Start at the line that has "The Blender code" and stop at the line that has "return lambda x: TOP_PIECE". Print those lines and all lines between them exactly, and nothing more.

### Data listing
────────

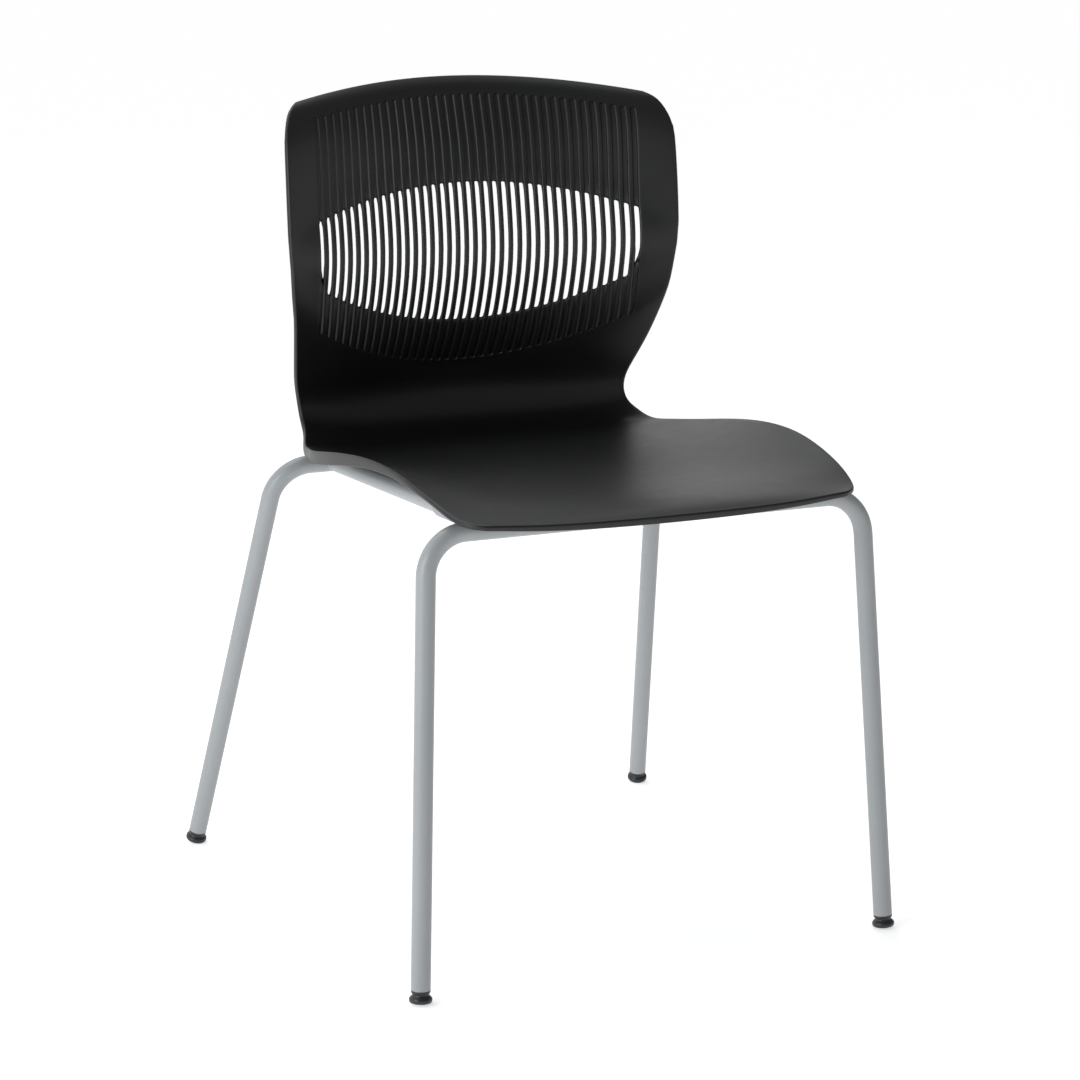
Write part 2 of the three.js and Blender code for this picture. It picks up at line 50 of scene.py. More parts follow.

────────

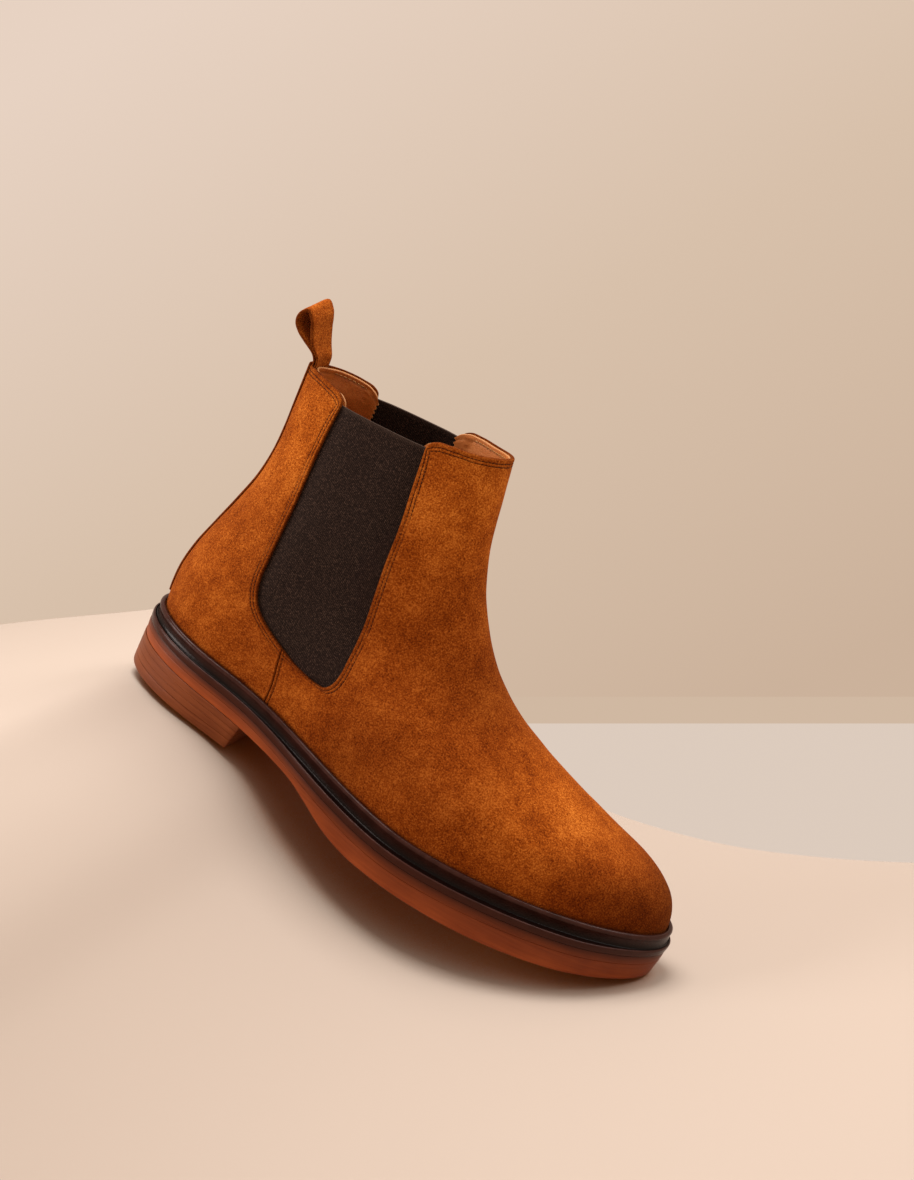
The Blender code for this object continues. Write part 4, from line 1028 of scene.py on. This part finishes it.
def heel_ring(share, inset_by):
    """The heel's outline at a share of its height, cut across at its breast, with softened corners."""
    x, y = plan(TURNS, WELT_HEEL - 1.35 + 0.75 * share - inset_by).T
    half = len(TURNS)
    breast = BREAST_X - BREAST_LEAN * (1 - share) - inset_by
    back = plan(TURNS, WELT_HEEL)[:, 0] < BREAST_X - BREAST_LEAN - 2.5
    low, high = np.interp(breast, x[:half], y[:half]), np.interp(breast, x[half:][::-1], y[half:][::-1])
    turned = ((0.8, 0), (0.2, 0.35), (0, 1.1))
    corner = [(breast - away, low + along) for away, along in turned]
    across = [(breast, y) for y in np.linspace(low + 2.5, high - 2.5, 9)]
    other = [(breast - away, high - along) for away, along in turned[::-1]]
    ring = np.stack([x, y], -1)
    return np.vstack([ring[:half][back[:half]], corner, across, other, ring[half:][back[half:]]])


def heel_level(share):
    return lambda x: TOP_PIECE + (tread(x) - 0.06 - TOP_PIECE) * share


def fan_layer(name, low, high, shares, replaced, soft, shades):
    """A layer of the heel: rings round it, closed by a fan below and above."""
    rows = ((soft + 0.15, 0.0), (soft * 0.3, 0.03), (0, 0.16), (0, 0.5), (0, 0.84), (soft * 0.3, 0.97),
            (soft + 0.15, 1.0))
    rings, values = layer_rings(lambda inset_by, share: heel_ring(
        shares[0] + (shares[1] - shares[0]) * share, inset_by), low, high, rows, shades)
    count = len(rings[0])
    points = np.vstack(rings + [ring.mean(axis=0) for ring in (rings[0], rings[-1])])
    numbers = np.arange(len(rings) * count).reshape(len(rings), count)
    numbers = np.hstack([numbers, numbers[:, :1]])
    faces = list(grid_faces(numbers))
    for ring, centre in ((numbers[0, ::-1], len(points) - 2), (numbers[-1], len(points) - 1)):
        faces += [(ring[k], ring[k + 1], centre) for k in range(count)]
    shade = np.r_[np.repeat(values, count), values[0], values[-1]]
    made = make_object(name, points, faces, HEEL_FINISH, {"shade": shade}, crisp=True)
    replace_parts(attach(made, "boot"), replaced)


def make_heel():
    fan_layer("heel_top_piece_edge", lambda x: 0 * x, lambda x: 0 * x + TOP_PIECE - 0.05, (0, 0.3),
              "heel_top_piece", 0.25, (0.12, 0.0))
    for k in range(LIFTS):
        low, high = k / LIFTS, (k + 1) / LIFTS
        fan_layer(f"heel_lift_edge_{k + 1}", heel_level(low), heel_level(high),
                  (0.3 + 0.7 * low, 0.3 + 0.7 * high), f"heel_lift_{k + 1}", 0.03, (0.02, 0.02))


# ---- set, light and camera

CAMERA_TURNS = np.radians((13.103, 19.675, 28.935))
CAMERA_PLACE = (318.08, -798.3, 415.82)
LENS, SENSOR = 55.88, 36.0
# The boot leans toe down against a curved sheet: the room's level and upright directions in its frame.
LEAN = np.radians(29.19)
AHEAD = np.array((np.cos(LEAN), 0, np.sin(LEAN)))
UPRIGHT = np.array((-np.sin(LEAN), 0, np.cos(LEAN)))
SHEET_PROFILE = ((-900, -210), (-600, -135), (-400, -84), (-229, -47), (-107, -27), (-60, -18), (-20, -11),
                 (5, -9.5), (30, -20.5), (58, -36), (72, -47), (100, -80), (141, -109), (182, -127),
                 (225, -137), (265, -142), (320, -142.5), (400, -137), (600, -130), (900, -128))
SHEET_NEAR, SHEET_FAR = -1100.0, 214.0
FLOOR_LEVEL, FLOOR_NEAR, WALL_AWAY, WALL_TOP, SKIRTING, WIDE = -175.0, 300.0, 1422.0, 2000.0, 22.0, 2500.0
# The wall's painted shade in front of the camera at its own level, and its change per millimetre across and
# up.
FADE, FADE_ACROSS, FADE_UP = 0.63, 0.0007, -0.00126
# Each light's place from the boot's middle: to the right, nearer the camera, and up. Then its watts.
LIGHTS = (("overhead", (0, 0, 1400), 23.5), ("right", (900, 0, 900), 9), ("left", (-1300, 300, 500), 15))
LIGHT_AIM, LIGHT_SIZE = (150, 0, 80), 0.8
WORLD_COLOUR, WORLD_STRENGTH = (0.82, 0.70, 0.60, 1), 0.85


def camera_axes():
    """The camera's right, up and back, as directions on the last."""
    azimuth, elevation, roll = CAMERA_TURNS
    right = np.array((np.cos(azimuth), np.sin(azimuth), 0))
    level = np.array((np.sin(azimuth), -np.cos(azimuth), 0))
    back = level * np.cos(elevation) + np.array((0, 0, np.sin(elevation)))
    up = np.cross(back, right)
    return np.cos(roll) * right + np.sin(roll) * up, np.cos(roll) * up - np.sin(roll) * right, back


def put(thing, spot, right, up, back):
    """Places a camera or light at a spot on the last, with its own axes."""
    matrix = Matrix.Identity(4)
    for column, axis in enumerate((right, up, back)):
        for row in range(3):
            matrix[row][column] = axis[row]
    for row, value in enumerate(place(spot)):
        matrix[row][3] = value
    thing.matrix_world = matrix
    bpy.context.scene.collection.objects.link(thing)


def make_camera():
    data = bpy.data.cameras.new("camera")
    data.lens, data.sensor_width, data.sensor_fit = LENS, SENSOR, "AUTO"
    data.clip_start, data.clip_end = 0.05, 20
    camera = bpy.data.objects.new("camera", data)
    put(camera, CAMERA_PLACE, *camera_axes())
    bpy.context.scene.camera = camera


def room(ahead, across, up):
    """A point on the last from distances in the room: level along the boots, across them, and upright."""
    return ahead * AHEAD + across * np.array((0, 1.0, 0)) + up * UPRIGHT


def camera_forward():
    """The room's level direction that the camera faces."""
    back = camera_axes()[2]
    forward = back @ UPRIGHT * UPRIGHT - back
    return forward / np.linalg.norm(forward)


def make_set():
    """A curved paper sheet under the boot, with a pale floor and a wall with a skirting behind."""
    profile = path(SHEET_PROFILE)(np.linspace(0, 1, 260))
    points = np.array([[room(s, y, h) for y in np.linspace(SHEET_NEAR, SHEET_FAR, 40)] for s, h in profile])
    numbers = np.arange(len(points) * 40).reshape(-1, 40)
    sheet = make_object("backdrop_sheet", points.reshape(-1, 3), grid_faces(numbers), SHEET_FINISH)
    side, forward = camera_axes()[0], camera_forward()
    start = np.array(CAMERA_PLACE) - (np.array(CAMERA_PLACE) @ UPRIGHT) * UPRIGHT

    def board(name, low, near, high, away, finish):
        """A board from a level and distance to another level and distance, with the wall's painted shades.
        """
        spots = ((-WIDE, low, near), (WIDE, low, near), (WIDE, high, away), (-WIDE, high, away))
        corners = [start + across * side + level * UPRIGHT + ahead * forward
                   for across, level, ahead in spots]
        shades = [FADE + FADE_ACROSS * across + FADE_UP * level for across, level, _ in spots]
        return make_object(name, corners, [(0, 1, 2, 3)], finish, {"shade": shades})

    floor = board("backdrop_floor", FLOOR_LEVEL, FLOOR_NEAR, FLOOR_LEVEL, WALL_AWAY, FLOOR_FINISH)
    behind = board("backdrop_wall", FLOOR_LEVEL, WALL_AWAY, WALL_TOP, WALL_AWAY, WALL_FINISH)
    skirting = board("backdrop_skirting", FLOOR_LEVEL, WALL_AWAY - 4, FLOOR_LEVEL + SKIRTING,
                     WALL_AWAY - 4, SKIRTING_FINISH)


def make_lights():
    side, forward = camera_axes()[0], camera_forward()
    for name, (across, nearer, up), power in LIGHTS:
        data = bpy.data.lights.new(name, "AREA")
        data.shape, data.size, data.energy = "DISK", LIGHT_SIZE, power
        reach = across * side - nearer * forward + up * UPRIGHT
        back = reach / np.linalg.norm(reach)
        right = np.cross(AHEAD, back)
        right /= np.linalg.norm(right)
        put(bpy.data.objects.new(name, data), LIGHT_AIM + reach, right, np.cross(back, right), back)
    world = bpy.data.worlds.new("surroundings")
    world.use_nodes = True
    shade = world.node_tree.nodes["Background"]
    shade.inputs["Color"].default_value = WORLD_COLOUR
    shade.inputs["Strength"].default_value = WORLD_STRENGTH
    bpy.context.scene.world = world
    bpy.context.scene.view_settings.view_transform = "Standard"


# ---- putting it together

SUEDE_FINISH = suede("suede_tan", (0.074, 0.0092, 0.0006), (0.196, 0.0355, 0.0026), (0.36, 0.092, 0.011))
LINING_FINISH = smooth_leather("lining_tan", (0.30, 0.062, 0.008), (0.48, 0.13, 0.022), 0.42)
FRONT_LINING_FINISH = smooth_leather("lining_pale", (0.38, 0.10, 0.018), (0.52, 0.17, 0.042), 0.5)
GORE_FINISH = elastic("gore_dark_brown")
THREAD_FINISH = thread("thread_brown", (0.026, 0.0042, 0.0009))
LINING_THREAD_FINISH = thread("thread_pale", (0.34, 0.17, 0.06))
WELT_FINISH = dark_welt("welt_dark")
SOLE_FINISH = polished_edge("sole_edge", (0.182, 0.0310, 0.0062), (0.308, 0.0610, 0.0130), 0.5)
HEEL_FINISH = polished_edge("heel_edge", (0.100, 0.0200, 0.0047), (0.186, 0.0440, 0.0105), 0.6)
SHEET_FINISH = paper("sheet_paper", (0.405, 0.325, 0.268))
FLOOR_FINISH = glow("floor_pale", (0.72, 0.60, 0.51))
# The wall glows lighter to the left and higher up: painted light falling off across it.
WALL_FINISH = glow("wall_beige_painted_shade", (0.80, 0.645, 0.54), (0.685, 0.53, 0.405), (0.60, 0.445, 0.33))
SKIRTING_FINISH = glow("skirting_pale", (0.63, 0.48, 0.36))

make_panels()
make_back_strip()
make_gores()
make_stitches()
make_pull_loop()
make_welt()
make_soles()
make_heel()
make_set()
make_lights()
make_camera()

────────

### Task answer
The Blender code for this object continues. Write part 4, from line 1028 of scene.py on. This part finishes it.
def heel_ring(share, inset_by):
    """The heel's outline at a share of its height, cut across at its breast, with softened corners."""
    x, y = plan(TURNS, WELT_HEEL - 1.35 + 0.75 * share - inset_by).T
    half = len(TURNS)
    breast = BREAST_X - BREAST_LEAN * (1 - share) - inset_by
    back = plan(TURNS, WELT_HEEL)[:, 0] < BREAST_X - BREAST_LEAN - 2.5
    low, high = np.interp(breast, x[:half], y[:half]), np.interp(breast, x[half:][::-1], y[half:][::-1])
    turned = ((0.8, 0), (0.2, 0.35), (0, 1.1))
    corner = [(breast - away, low + along) for away, along in turned]
    across = [(breast, y) for y in np.linspace(low + 2.5, high - 2.5, 9)]
    other = [(breast - away, high - along) for away, along in turned[::-1]]
    ring = np.stack([x, y], -1)
    return np.vstack([ring[:half][back[:half]], corner, across, other, ring[half:][back[half:]]])


def heel_level(share):
    return lambda x: TOP_PIECE + (tread(x) - 0.06 - TOP_PIECE) * share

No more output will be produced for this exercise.